More rolling Germans from Kurt come after the kickout, getting Angle another two-count. Cody pushes out of an ankle lock, but quickly takes the Angle Slam for another near-fall. Rhodes gets caught in the ankle lock a second time, but rolls through to send Kurt into the corner, before nailing the Cross-Rhodes for yet another two-count. Rhodes tries to end the match with a moonsault, but Angle rolled away as Rhodes hit an empty pool. They teased another Angle Slam and another Cross-Rhodes, but Kurt locks in a grounded ankle lock that forces Cody to tap. This was unfortunate – if the plan was to build in an injury, it really killed the flow of the match from the start… if that wasn’t the plan, the match really hurt regardless. It seemed to be in line with what Kurt’s matches have been like post-TNA; decent, but nowhere near the level that you’d expect from “indy main events” in 2016. **¾

Looking at how this was edited together, somehow the “TV version” was worse than what we got live. The rearrangement of these matches left a lot to be desired, particularly as we had repeated spots in back-to-back matches: in the form of crowd fighting in the streetfight and main event. Not in terms of an overall show, but it really did feel like the best matches were lumped on first part of this special.

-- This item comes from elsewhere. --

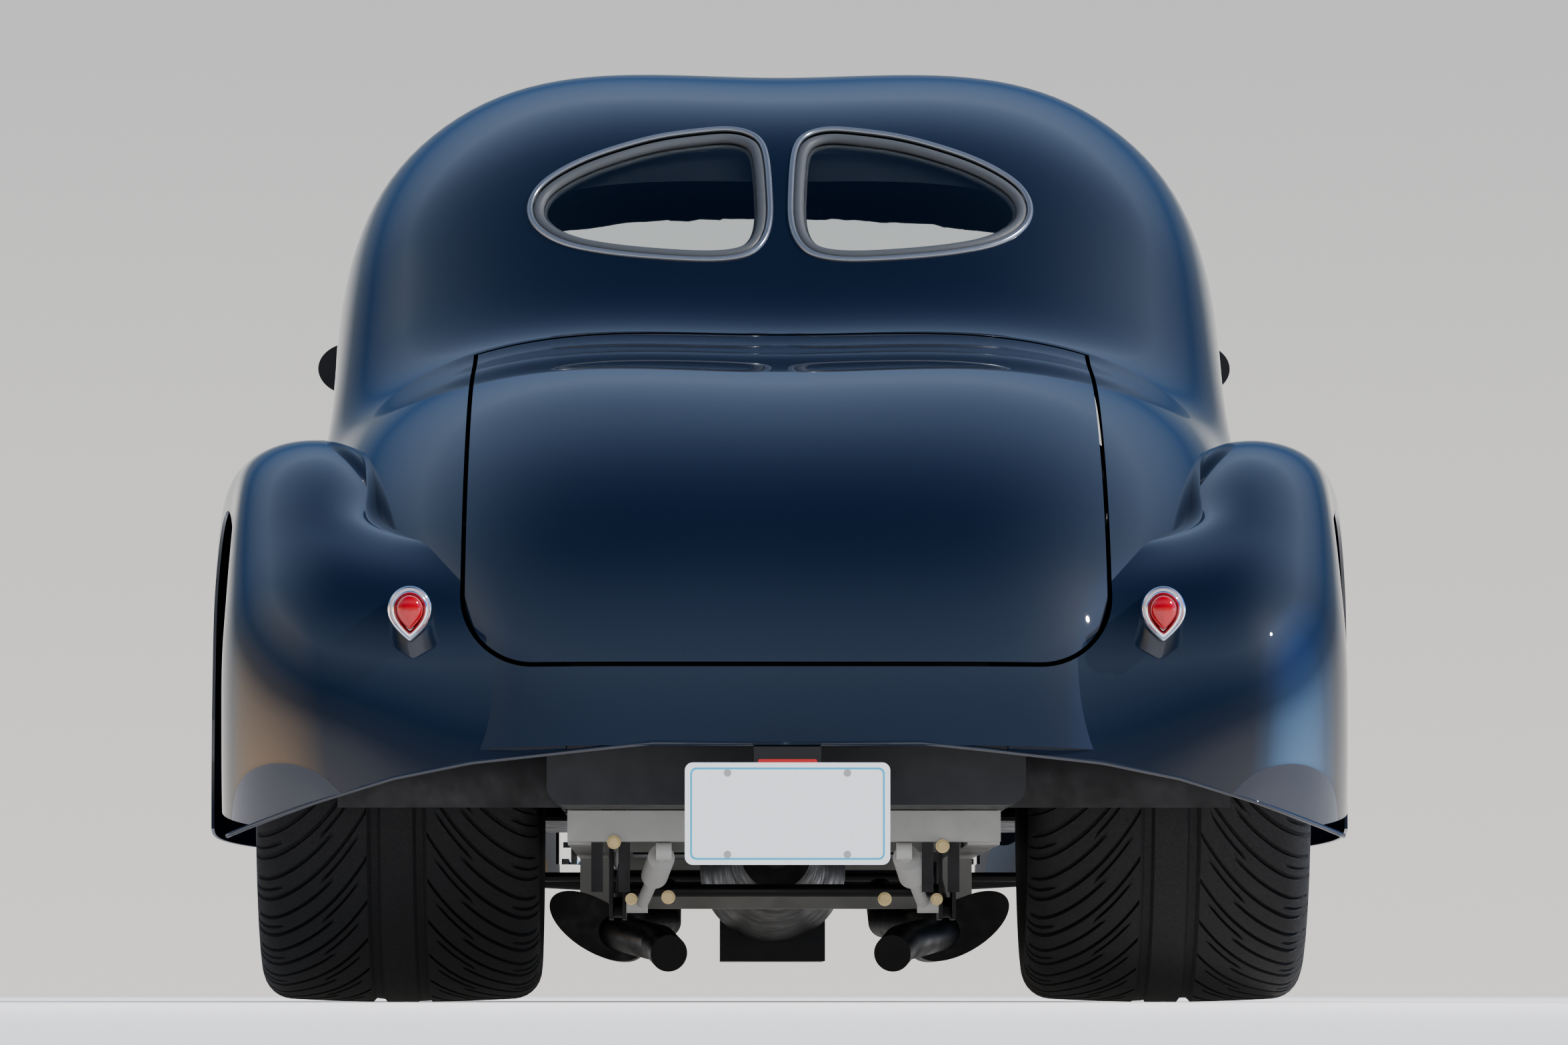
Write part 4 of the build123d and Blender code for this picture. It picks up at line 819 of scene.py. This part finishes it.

In spite of that criticism, WCPW are making improvements – from booking iPPVs on “traditional wrestling nights”, to having somewhat coherent booking. Sure, there’s things like the TV show feeling like “just a bunch of matches”, save for the main events, but this is a million miles away from the rinky-dink stuff we had back in the summer when this group started.

It may not be my cup of tea most of the time, but it’s clearly working with a certain fanbase. Why they’re trying to appeal to other sections with the booking of indy stars (Minoru Suzuki, to name one) or giving otherwise pointless background info on others, I’ll never know!